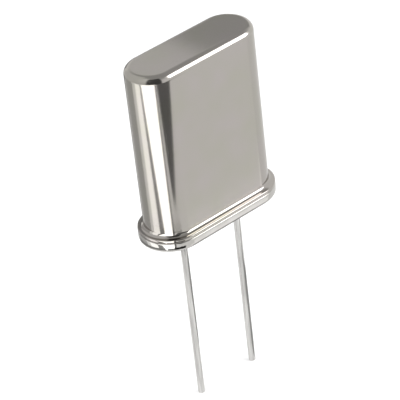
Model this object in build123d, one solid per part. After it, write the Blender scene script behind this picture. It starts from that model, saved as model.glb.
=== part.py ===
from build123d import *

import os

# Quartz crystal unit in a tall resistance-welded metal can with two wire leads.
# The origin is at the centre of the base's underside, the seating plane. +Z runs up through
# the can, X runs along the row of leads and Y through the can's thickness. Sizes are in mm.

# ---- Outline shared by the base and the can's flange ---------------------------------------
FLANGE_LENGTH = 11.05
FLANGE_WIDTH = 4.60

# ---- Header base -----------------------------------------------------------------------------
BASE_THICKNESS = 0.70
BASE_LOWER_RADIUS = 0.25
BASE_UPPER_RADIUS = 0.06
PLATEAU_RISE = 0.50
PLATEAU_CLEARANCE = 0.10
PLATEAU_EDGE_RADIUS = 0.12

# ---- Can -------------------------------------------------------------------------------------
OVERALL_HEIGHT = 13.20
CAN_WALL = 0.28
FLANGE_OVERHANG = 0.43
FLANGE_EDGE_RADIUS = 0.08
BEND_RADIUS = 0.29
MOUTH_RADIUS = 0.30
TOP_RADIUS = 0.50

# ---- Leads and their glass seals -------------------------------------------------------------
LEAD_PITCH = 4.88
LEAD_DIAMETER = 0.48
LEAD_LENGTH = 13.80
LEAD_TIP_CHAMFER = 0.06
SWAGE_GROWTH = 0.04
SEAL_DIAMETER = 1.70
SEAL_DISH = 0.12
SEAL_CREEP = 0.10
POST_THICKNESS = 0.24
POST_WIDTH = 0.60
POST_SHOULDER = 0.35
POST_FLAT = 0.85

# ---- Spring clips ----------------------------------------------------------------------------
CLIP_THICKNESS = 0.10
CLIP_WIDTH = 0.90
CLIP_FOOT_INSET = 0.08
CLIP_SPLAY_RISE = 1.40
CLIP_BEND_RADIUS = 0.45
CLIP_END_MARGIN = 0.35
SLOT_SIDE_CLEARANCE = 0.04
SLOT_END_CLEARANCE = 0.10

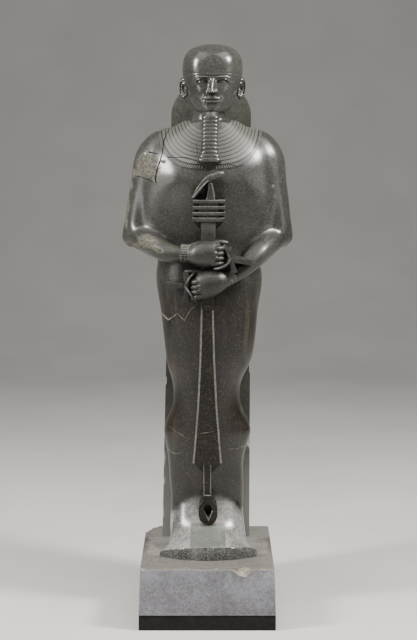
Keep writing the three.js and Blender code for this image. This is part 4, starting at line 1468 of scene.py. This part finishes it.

### [Exercise brief]
Repeat each record exactly. Omit nothing.

### [Correct response]
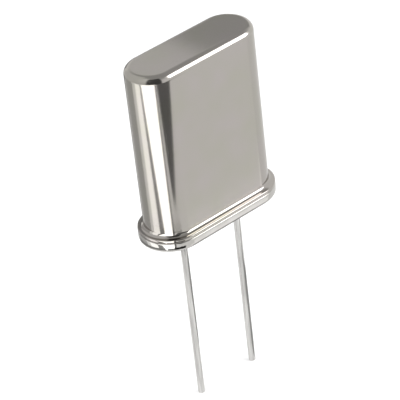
Model this object in build123d, one solid per part. After it, write the Blender scene script behind this picture. It starts from that model, saved as model.glb.
=== part.py ===
from build123d import *

import os

# Quartz crystal unit in a tall resistance-welded metal can with two wire leads.
# The origin is at the centre of the base's underside, the seating plane. +Z runs up through
# the can, X runs along the row of leads and Y through the can's thickness. Sizes are in mm.

# ---- Outline shared by the base and the can's flange ---------------------------------------
FLANGE_LENGTH = 11.05
FLANGE_WIDTH = 4.60

# ---- Header base -----------------------------------------------------------------------------
BASE_THICKNESS = 0.70
BASE_LOWER_RADIUS = 0.25
BASE_UPPER_RADIUS = 0.06
PLATEAU_RISE = 0.50
PLATEAU_CLEARANCE = 0.10
PLATEAU_EDGE_RADIUS = 0.12

# ---- Can -------------------------------------------------------------------------------------
OVERALL_HEIGHT = 13.20
CAN_WALL = 0.28
FLANGE_OVERHANG = 0.43
FLANGE_EDGE_RADIUS = 0.08
BEND_RADIUS = 0.29
MOUTH_RADIUS = 0.30
TOP_RADIUS = 0.50

# ---- Leads and their glass seals -------------------------------------------------------------
LEAD_PITCH = 4.88
LEAD_DIAMETER = 0.48
LEAD_LENGTH = 13.80
LEAD_TIP_CHAMFER = 0.06
SWAGE_GROWTH = 0.04
SEAL_DIAMETER = 1.70
SEAL_DISH = 0.12
SEAL_CREEP = 0.10
POST_THICKNESS = 0.24
POST_WIDTH = 0.60
POST_SHOULDER = 0.35
POST_FLAT = 0.85

# ---- Spring clips ----------------------------------------------------------------------------
CLIP_THICKNESS = 0.10
CLIP_WIDTH = 0.90
CLIP_FOOT_INSET = 0.08
CLIP_SPLAY_RISE = 1.40
CLIP_BEND_RADIUS = 0.45
CLIP_END_MARGIN = 0.35
SLOT_SIDE_CLEARANCE = 0.04
SLOT_END_CLEARANCE = 0.10

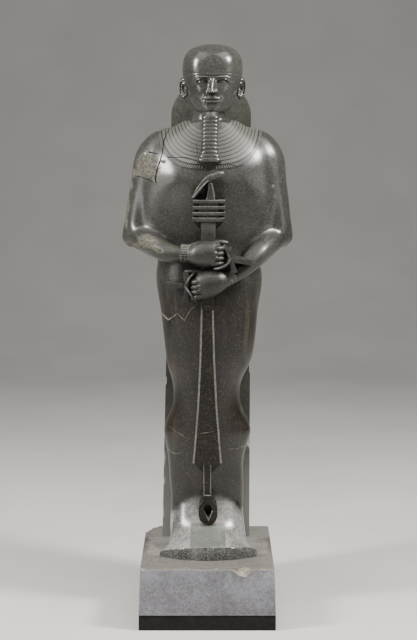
Keep writing the three.js and Blender code for this image. This is part 4, starting at line 1468 of scene.py. This part finishes it.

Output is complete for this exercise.